ABC recognises all these points. In the workshop there is usually much discussion of what kind of activities can be used to reach specific learning outcomes. The “serving suggestion” of digital and conventional methods on the back of the cards indicates multiple approaches may be possible. The workshops occur by invitation and are planned for when the teams find them useful. This can occur at any time in the design and re-design cycle, but we have found “in media res” is often optimal as some preliminary thinking has already been done. ABC may be less effective with “blank sheet” course, which usually require some preliminary business case and value elicitation work to provide a focus (a “design brief”). The designers are usually also the teachers, but by storyboarding the student experience their role should become clear and is always open to cross-examination by colleagues in the design team. We always suggest ABC designs could be used to record planned activity, identify and track changes, and benchmark intentions against outcomes. The idea of explicitly recording activity indicators is interesting and could be developed further.
The authors then proposed a ‘reframing’ of learning design theory around a number of points, including the following.
- The focus should be on what the student does i.e. activity-centred design. The problem is one activity may span several learning outcomes, so there is no ‘optimal’ solution.
- It is necessary to have a clear view of “that which has been designed”. Implicit activities should be avoided (e.g on-the-fly teaching) and design activity should result in the in the creation of “things” which can influence behaviour, activity, experience and learning.
- The task impacts learning more than the mode, “it is the characteristics of the task, rather than the medium in which it is inscribed, that most influence the learning activity and its outcomes”.
- Learning design is not only the design of tasks but the design of supporting tools and resources, the “learning environment”, and the social setting (e.g. organisation of students for group work).
- Locus of control is always an underlying tension. Are designs explicit instructions or “just” recommendations (with implications for student autonomy) of tasks, tools and social organization? How much interpretation is allowed?
Activity-centred design is the core ethos of ABC, and the storyboard provides the “clear view”, an artifact that can be produced and discussed. The learning environment is addressed after the ABC workshop through suggestions of tools that can be used, and even a baseline of minimal provision, the UCL E-Learning Baseline.
The authors conclude; “support should be provided so that redesign may be performed as easily and fluently as possible and “good design acknowledges the fact that redesign is the norm, not the exception”. One of the challenges for ABC is providing the initial support for academic teams then maintaining a dialogue with them to encourage and support subsequent redesign. The locus of control issue is more challenging, but we have found in ABC the more experienced designer-teachers to be fairly pragmatic in how much flexibility the students can cope with.

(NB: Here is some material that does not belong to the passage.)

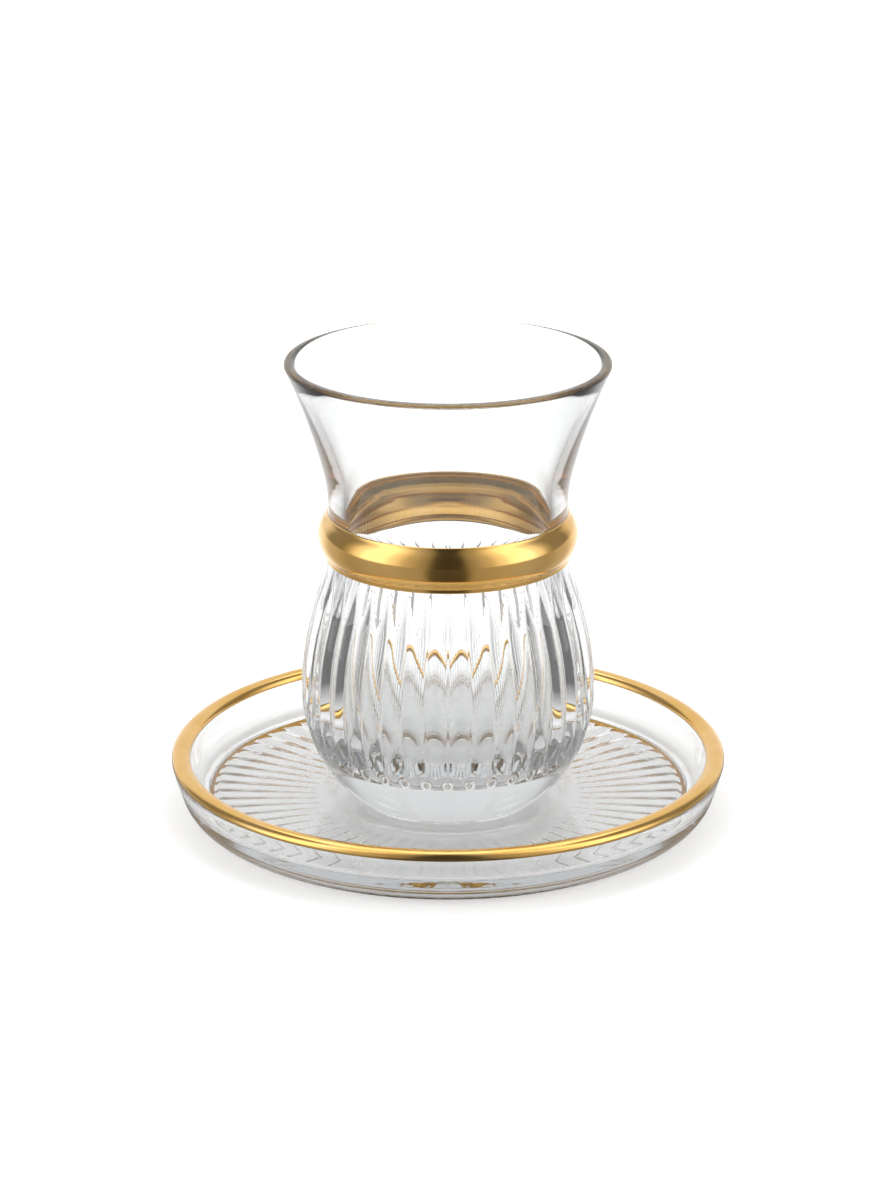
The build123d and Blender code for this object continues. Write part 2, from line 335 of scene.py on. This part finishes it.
def gold_material(name, gold, pale):
    """Burnished gilding: slight change of tone, and brush marks that run around the piece."""
    material, nodes, links, shader = new_material(name)
    tone = object_noise(nodes, links, GOLD_TONE_SCALE, 3)
    ramp = nodes.new("ShaderNodeValToRGB")
    for element, place, shade in zip(ramp.color_ramp.elements, GOLD_TONE_PLACES, (gold, pale)):
        element.position = place
        element.color = (*shade, 1)
    links.new(tone.outputs["Fac"], ramp.inputs["Fac"])
    links.new(ramp.outputs["Color"], shader.inputs["Base Color"])
    shader.inputs["Metallic"].default_value = 1.0
    polish = object_noise(nodes, links, GOLD_POLISH_SCALE, 4, GOLD_POLISH_STRETCH)
    spread = nodes.new("ShaderNodeMapRange")
    spread.inputs["To Min"].default_value = GOLD_ROUGHNESS[0]
    spread.inputs["To Max"].default_value = GOLD_ROUGHNESS[1]
    links.new(polish.outputs["Fac"], spread.inputs["Value"])
    links.new(spread.outputs["Result"], shader.inputs["Roughness"])
    add_bump(nodes, links, shader, polish, GOLD_MARK_STRENGTH, GOLD_MARK_DEPTH)
    return material


def wear(piece, material, slot, *nodes):
    """Gives a piece its material and its place on the frame, and hides the CAD nodes that it stands for."""
    piece.data.materials.clear()
    piece.data.materials.append(material)
    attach(piece, "root")
    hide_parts(*nodes)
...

In the 2015 paper “Teaching as design” referred to in the previous article Peter Goodyear elaborates these principles but makes it clearer what design is, and that “planning and design are not the same thing”.
“Design typically results in the creation of specifications of some kind, rather than directly in a finished product. It produces blueprints, plans, sketches: inscriptions of various types, that guide the creation of an imagined end product”. This is very much what we intend with the ABC storyboards, they do not attempt to create the actual learning objects, that is intended to occur post-workshop. He reiterates, “design usually entails resolving tensions between competing objectives”.
Reframing the problem and running small-scale ‘design experiments’ are typical designerly responses.
In the 2015 paper Peter makes a forceful argument that
“… teaching traditionally—in the literal sense of teaching as one was taught oneself—is unable to cope with the changes now besetting higher education. Shifting resources towards design for learning, and adopting more effective design practices, is a credible strategy for improving the quality of higher education while managing with tighter funding”.
He thus presents both an economic and an educational case for supporting the design process institutionally and building capacity among lecturers and professional support staff.
Four drivers of change are identified, familiar to anyone working in the higher education sector that make, “teaching approaches that may have been the norm 20 or even 10 years ago no longer look affordable or appealing”.
Image – Drivers of change: ‘teaching as design’ as a means of resolving conflicting forces shaping contemporary higher education (Goodyear 2015)
It is not hard to see how Peter’s arguments here align with ABC’s approach to learning design. Putting design at the centre of these clear challenges emphasises that,
“evidence-informed, creative, design-based strategies will be needed if universities are to generate innovative repertoires of educational approaches to deal with, and ideally to anticipate, changes in their operating environments”.
“This assertion means much more than employing greater numbers of better-trained educational designers, useful though this should be. It means making universities more design-savvy; helping everyone in the institution participate in knowledgeable, design-led change.”
This is what ABC aims to achieve at UCL and beyond.
(The rest of the paper expands on the science of design and may be addressed at another time).
Goodyear, P. (2015). Teaching as design. HERDSA Review of Higher Education, 2, 27–50.
Goodyear, P., Dimitriadis, Y. (2013). In medias res: reframing design for learning. Research in Learning Technology, 21(SUPPL.1), 1-13.